Dans de nombreuses sociétés, les accents associés aux groupes socialement dominants ou aux régions économiquement puissantes sont souvent considérés comme « prestigieux » ou « corrects ». Les locuteurs natifs de ces accents sont alors perçus comme faisant partie intégrante de la norme linguistique. Par exemple, en France, cela réfère au français parisien. Au Québec, l’accent saguenéen, le chiac et la panoplie d’accents de diverses régions autres que ceux des grandes villes sont souvent perçus comme « inhabituels », voire moins « professionnels ».

En effet, les accents associés à des groupes minoritaires peuvent être stigmatisés. Les locuteurs de ces accents peuvent faire l’objet de préjugés négatifs, et leurs compétences linguistiques, voire professionnelles, peuvent être remises en question, créant ainsi une hiérarchie linguistique. Dans une étude Ifop (2020), 16 % des Français·es étaient victimes de discrimination à l’embauche à cause de leur accent. Un québécois de Matane avait d’ailleurs dû changer de carrière, car son accent était jugé trop problématique pour être reporter à la télévision française.

Les accents, c’est contextuel!

Il faut garder en tête que notre façon de percevoir les accents dépend de l’endroit où l’on se trouve. Par exemple, une Néo-Brunswickoise pourrait sembler avoir un accent aux oreilles des Québécois·es, alors qu’elle n’est pas considérée comme ayant un accent au Nouveau-Brunswick. Les accents sont des caméléons qui changent de couleur selon le décor où on les observe!

La hiérarchie des accents et de la langue contribue donc à renforcer les barrières linguistiques, en créant des divisions entre les locuteurs natifs et les non-natifs, entre les accents et dialectes considérés comme « corrects » et ceux jugés « incorrects ».

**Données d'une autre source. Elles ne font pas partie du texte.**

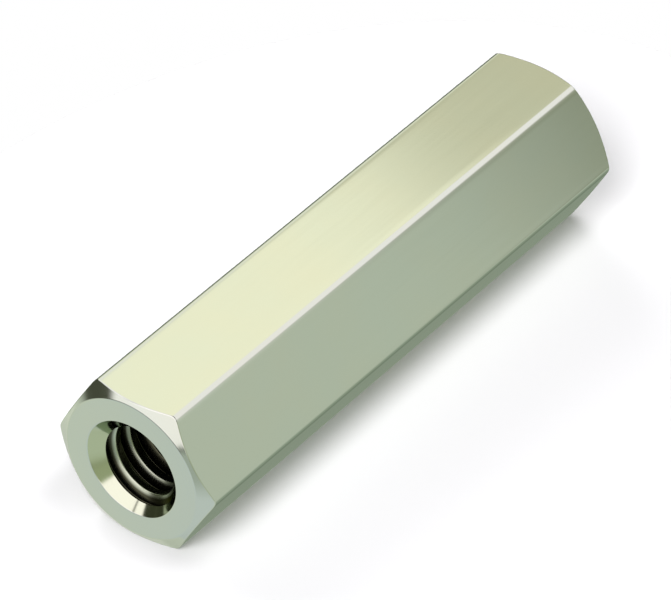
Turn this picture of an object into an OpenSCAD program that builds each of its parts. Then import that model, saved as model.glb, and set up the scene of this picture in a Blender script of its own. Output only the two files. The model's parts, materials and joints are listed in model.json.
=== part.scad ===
// Hex standoff: a drawn hexagonal bar, faced and chamfered at both ends and
// tapped right through from end to end. It lies on one of its flats, with its
// bore along X, +Z up and the origin under its middle, on the surface it lies on.

/* [Bar] */
// Width of the hexagonal bar across its flats (3/16 in)
across_flats = 4.7625; // [4.0:0.0125:8.0]
// Length from one end face to the other (3/4 in)
length = 19.05; // [6.0:0.05:50.0]
// Radius of the bar's six long edges
edge_radius = 0.22; // [0.05:0.01:0.60]

/* [End chamfers] */
// Angle between a chamfer and its end face
chamfer_angle = 30; // [15:1:45]
// How far a round end face stays inside the bar's flats
face_inset = 0.13; // [0.05:0.01:0.40]

/* [Tapped hole] */
// Diameter of the hole at the crests of its 4-40 thread
bore_diameter = 2.26; // [1.40:0.01:2.80]
// Width of the countersink's ring round the hole, seen along the bore
countersink_width = 0.42; // [0.10:0.01:0.60]
// Angle between opposite sides of a countersink
countersink_angle = 90; // [60:1:120]

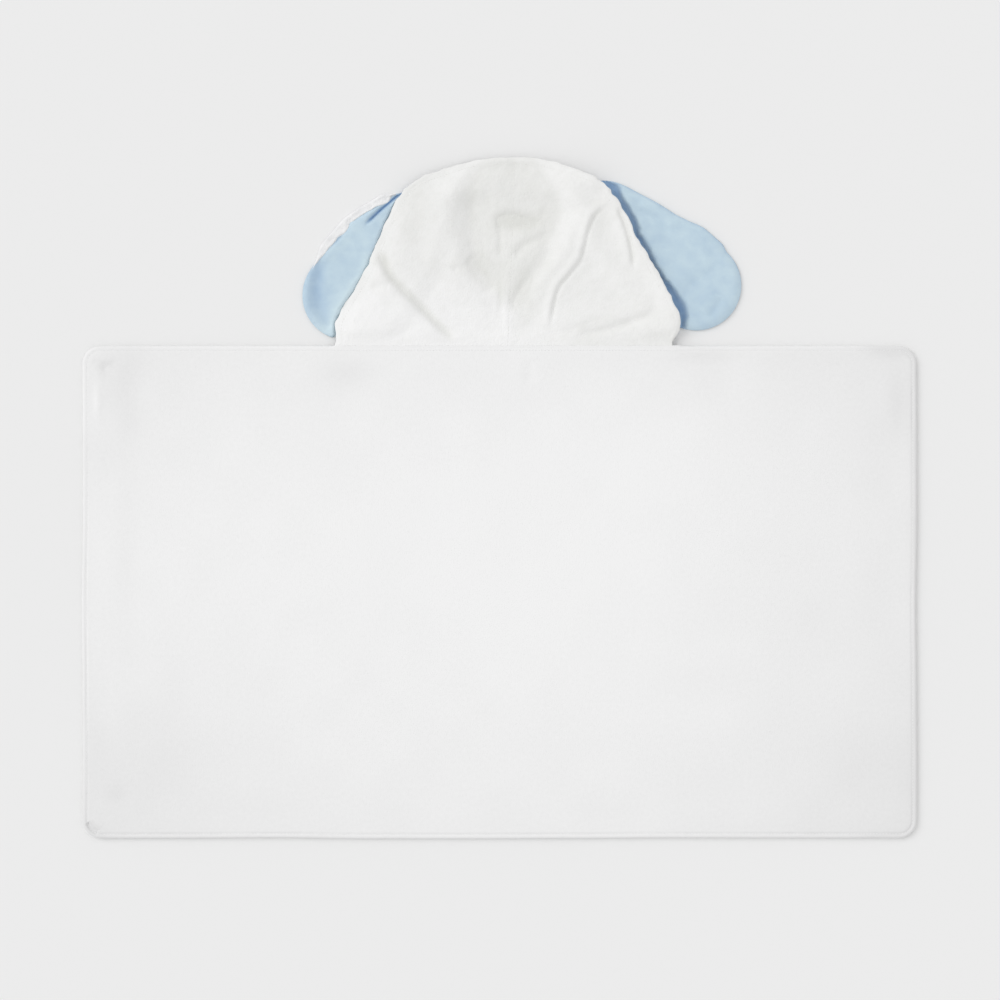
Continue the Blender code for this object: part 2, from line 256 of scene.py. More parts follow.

Quand les préjugés prennent le dessus

La surprise qu’une personne immigrante puisse s’exprimer dans un « bon français » fait  refléter des stéréotypes linguistiques ou des préjugés implicites bien ancrés dans notre société. En effet, cela reflète une attente sous-entendant que les personnes immigrantes ne sont pas censées maîtriser la langue du pays d’accueil et auraient naturellement des difficultés avec la langue. Pourtant, chaque individu est unique et ses compétences linguistiques ne devraient pas être automatiquement liées à son origine.

Rappelons-nous également que la langue française est parlée couramment dans de nombreux pays et communautés dans le monde. Par ailleurs, selon le Ministère de l’Immigration, de la Francisation et de l’intégration, plus de 60% des personnes immigrants au Canada connaissent le français à leur admission. Pourquoi sommes-nous donc encore si surpris·es?

Au final, le fait d’avoir un accent ne signifie rien d’emblée. On peut être né·e au Québec, y avoir grandi, et pourtant ne pas avoir un accent québécois très prononcé, simplement parce que notre famille ne le possède pas. Est-ce que cela devrait alors remettre en question notre appartenance à l’identité québécoise ?

Existe-il des alternatives plus appropriées ?

En ce qui concerne les commentaires concernant les accents ou le niveau de langage d’une personne, la réponse est non. Bien que certains individus pourraient ne pas être dérangés ou offensés par ces commentaires, les chances sont hautes que ces derniers causent plus de mal que de bien et ce, malgré l’intention de départ.

Il arrive souvent d’entendre qu’on souhaite seulement « apprendre à connaître l’autre » en lui posant des questions sur sa personne et son parcours de vie, résultant souvent avec le fameux « tu viens d’où ? ». Cette question est souvent un moyen de montrer de l’intérêt pour l’autre et parfois même un compliment de la part de la personne qui la pose, mais il faut aussi comprendre la différence entre notre intention et comment cela peut être perçu. Même si elle est bien intentionnée, cette question peut être ressentie comme une microagression, surtout si elle devient une habitude réservée à certaines personnes en fonction de leur apparence ou de leur origine. Il est donc crucial de réaliser que ces échanges peuvent être perçus différemment selon la perspective de chacun·e.

Posez-vous cette question à toutes les personnes que vous rencontrez, incluant celles qui vous ressemblent ? En général, la réponse est non.

En conclusion

Il faut prendre en compte le contexte et la relation avec l’autre lorsqu’on pose des questions sur son parcours personnel. Par exemple, demander « tu viens d’où ? » peut être approprié entre ami·es proches ou dans des situations informelles où il y a déjà un niveau de confiance établi. Cependant, dans un cadre professionnel ou lors d’une première rencontre, cette question peut être perçue comme intrusive ou réductrice.

Si vous êtes curieux·euse du parcours de vie de la personne, vous pourriez lui demander à quel endroit ou dans quel domaine elle a étudié. Vous pourriez aussi lui demander quelles langues elle parle de manière générale. Ces questions sont valides pour n’importe quel individu, peu importe son origine ethnoculturelle ou sa langue maternelle. Elles permettront à la personne de vous en dire davantage sur son identité si elle le souhaite.

Savais-tu que? Selon une étude relayée par Le Devoir, en Ontario, une personne racisée avec un accent étranger est « punitif ». Or, au Québec, une personne noire qui parle mieux français qu’une personne blanche est vu comme « surprenant ».

Dans cette étude, on apprend que cette surprise crée un préjugé favorable. Une personne experte racisée avec un accent québécois obtient le score le plus haut en termes de crédibilité.